→ Data section:
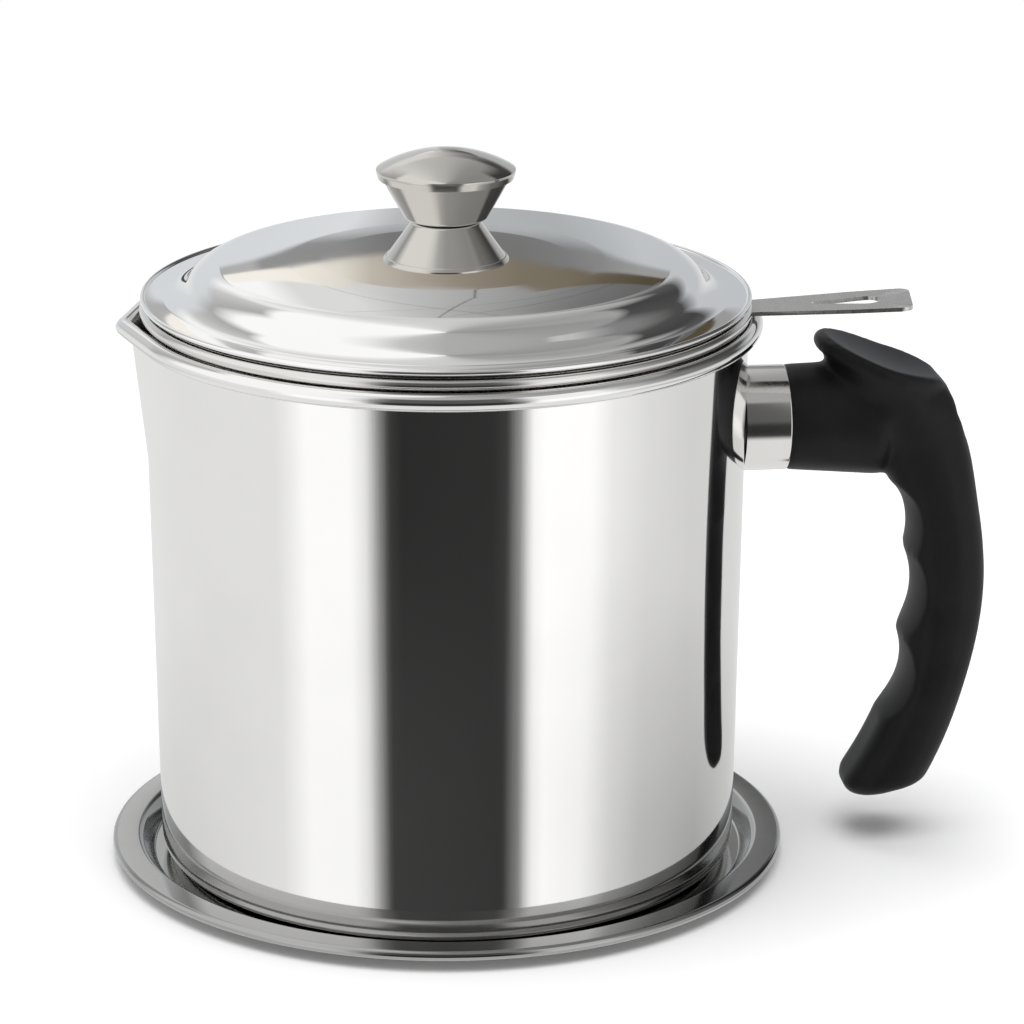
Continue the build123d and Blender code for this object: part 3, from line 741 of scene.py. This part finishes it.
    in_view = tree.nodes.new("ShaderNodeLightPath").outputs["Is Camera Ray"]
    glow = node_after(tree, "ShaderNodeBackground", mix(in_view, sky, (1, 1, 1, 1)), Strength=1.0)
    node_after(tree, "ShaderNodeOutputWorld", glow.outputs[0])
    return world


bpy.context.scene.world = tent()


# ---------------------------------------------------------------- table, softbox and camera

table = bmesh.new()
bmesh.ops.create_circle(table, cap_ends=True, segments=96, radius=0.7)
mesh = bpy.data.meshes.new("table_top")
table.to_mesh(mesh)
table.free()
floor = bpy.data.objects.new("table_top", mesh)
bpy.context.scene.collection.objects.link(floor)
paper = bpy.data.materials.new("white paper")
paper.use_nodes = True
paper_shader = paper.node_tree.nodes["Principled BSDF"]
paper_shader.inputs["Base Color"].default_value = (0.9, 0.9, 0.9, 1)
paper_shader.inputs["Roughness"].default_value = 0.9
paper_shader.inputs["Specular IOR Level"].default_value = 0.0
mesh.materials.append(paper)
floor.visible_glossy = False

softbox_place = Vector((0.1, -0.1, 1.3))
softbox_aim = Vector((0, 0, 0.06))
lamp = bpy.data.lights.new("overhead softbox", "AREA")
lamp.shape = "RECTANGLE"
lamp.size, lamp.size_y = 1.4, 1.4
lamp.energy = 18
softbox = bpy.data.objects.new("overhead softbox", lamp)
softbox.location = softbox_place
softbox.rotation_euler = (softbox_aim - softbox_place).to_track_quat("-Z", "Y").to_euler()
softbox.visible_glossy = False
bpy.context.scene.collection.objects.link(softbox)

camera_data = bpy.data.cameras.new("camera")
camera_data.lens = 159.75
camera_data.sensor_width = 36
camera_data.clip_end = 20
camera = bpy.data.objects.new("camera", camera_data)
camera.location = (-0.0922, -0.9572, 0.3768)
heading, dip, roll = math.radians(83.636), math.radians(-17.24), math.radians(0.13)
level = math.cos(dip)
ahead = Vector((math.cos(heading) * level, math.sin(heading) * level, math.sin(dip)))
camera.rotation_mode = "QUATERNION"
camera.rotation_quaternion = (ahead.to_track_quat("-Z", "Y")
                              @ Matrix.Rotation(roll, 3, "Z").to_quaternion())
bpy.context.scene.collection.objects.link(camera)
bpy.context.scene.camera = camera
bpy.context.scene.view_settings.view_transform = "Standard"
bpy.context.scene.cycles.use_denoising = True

→ What you will do: Show each line holding the word "scene".

→ Full answer:
Continue the build123d and Blender code for this object: part 3, from line 741 of scene.py. This part finishes it.
bpy.context.scene.world = tent()
bpy.context.scene.collection.objects.link(floor)
bpy.context.scene.collection.objects.link(softbox)
bpy.context.scene.collection.objects.link(camera)
bpy.context.scene.camera = camera
bpy.context.scene.view_settings.view_transform = "Standard"
bpy.context.scene.cycles.use_denoising = True